Set task. Gather up all lines that carry the word "part".

Dataset section.
-- begin --

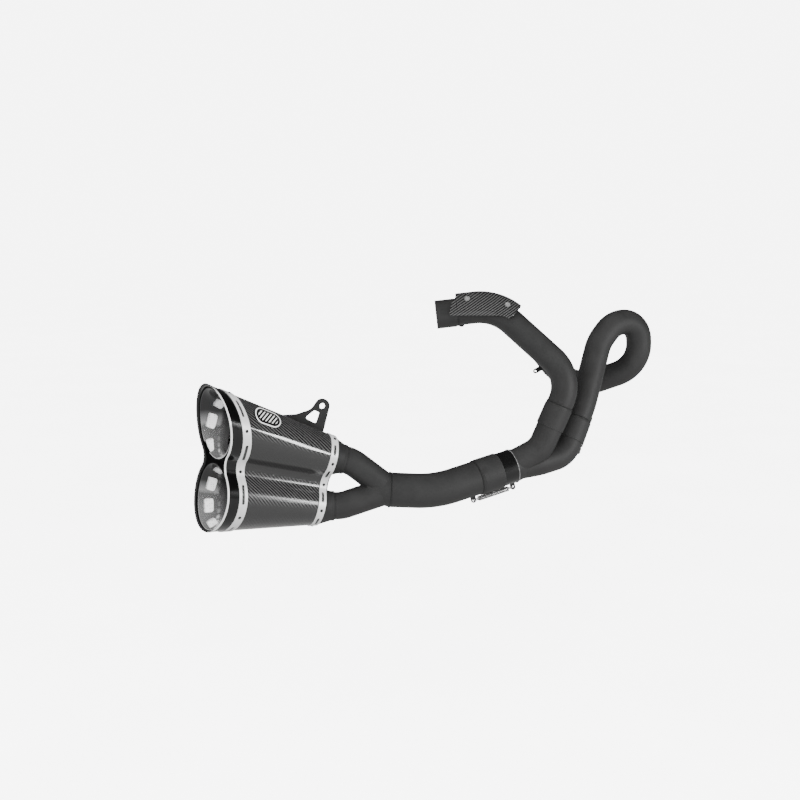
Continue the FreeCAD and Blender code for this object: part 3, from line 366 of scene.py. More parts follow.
def badge_paint(name):
    """Dark anodised plate with a printed pale border and slanted bars; the uv map is in metres."""
    material, tree, shader = new_material(name)
    u, v = tree.part(tree.uv(), "X"), tree.part(tree.uv(), "Y")
    straight = (BADGE_LENGTH - BADGE_HEIGHT) / 2 * MM
    beyond = tree.math("MAXIMUM", tree.math("SUBTRACT", tree.math("ABSOLUTE", u), straight), 0.0)
    squares = tree.math("ADD", tree.math("MULTIPLY", beyond, beyond), tree.math("MULTIPLY", v, v))
    reach = tree.math("SQRT", squares)
    border = tree.math("MULTIPLY", tree.math("GREATER_THAN", reach, (BADGE_HEIGHT / 2 - 3.2) * MM),
                       tree.math("LESS_THAN", reach, (BADGE_HEIGHT / 2 - 1.0) * MM))
    slanted = tree.math("ADD", u, tree.math("MULTIPLY", v, -0.6))
    stripe = tree.math("LESS_THAN", tree.math("FLOORED_MODULO", slanted, 6.5 * MM), 2.4 * MM)
    middle = tree.math("LESS_THAN", reach, (BADGE_HEIGHT / 2 - 7.5) * MM)
    printed = tree.math("MAXIMUM", border, tree.math("MULTIPLY", stripe, middle))
    grain = tree.noise(tree.object_point(), 1800, 2)
    dark = tree.ramp(grain, [(0.3, grey(0.002)), (0.7, grey(0.005))])
    pale = tree.ramp(grain, [(0.3, grey(0.72)), (0.7, grey(0.86))])
    colour = tree.mix(printed, dark, pale)
    put(tree, shader, Base_Color=colour, Roughness=tree.between(grain, 0.22, 0.34), Metallic=0.1,
        Normal=tree.bump(grain, 0.06, 0.0001), Coat_Weight=0.5, Coat_Roughness=0.08)
    return material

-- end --

Written response.
Continue the FreeCAD and Blender code for this object: part 3, from line 366 of scene.py. More parts follow.
    u, v = tree.part(tree.uv(), "X"), tree.part(tree.uv(), "Y")